Repeat the listing below word for word, stopping after the line that contains "[-cab_rear - cab_t - 6, cab_y".

:: DATA SHOWN ::

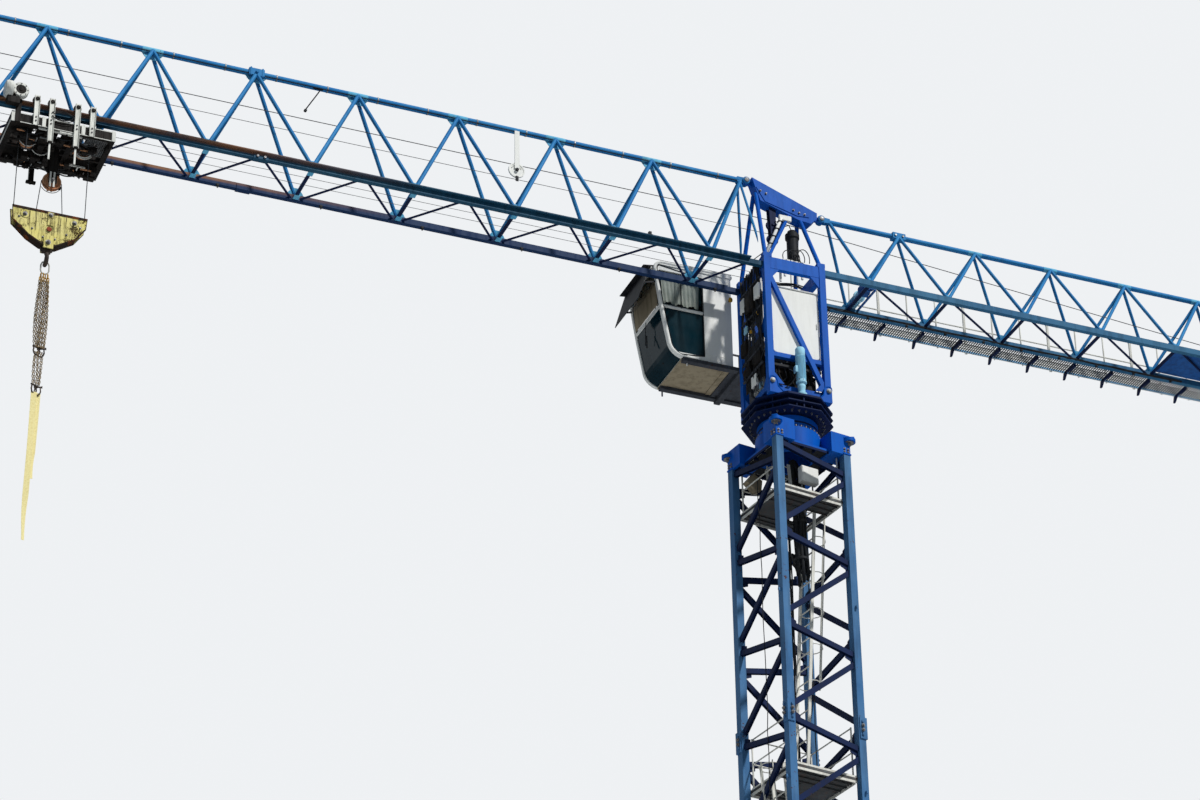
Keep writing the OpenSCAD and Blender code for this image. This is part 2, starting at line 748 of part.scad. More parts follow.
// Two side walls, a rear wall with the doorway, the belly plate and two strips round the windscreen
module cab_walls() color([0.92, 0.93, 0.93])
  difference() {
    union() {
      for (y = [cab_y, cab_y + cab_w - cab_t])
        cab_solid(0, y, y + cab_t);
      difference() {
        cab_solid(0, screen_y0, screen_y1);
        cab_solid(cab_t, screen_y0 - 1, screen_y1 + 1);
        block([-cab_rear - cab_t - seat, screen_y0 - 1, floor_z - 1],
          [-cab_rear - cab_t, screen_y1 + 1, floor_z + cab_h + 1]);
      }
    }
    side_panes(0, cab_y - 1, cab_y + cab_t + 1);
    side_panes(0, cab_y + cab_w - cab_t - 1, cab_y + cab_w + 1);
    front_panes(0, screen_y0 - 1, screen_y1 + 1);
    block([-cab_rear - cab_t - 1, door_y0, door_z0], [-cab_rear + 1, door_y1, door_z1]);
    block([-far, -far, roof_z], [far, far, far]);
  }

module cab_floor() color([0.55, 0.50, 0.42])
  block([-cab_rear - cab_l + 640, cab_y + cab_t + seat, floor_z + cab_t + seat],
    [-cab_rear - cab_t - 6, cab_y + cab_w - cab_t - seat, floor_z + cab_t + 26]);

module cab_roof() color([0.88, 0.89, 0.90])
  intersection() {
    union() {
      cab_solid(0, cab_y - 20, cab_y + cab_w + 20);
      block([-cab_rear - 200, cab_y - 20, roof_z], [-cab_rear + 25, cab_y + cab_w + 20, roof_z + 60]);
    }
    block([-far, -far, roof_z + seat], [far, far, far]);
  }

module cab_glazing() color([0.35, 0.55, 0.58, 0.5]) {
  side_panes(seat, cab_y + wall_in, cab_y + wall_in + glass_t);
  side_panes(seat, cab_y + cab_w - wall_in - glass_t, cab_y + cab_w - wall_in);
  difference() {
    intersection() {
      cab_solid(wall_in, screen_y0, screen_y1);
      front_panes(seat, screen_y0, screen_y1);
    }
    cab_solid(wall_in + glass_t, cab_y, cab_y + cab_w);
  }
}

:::

RESULT OF THE EXERCISE>
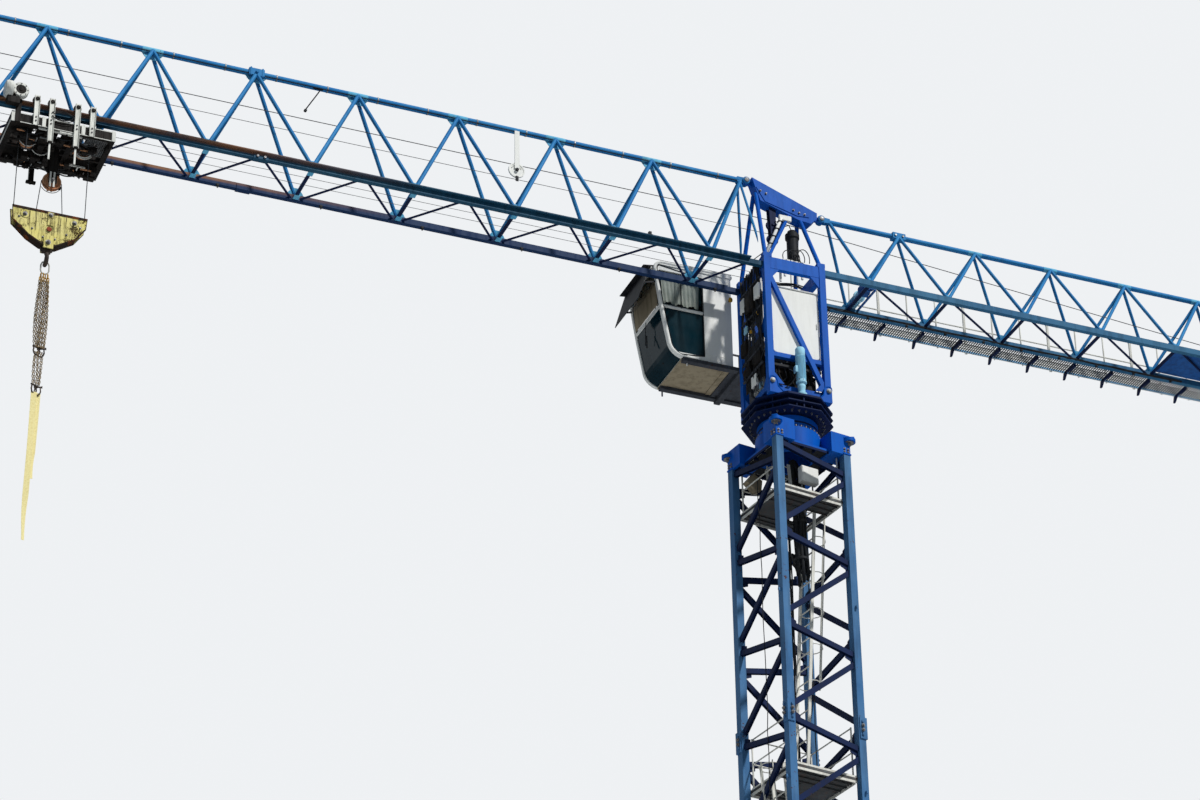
Keep writing the OpenSCAD and Blender code for this image. This is part 2, starting at line 748 of part.scad. More parts follow.
// Two side walls, a rear wall with the doorway, the belly plate and two strips round the windscreen
module cab_walls() color([0.92, 0.93, 0.93])
  difference() {
    union() {
      for (y = [cab_y, cab_y + cab_w - cab_t])
        cab_solid(0, y, y + cab_t);
      difference() {
        cab_solid(0, screen_y0, screen_y1);
        cab_solid(cab_t, screen_y0 - 1, screen_y1 + 1);
        block([-cab_rear - cab_t - seat, screen_y0 - 1, floor_z - 1],
          [-cab_rear - cab_t, screen_y1 + 1, floor_z + cab_h + 1]);
      }
    }
    side_panes(0, cab_y - 1, cab_y + cab_t + 1);
    side_panes(0, cab_y + cab_w - cab_t - 1, cab_y + cab_w + 1);
    front_panes(0, screen_y0 - 1, screen_y1 + 1);
    block([-cab_rear - cab_t - 1, door_y0, door_z0], [-cab_rear + 1, door_y1, door_z1]);
    block([-far, -far, roof_z], [far, far, far]);
  }

module cab_floor() color([0.55, 0.50, 0.42])
  block([-cab_rear - cab_l + 640, cab_y + cab_t + seat, floor_z + cab_t + seat],
    [-cab_rear - cab_t - 6, cab_y + cab_w - cab_t - seat, floor_z + cab_t + 26]);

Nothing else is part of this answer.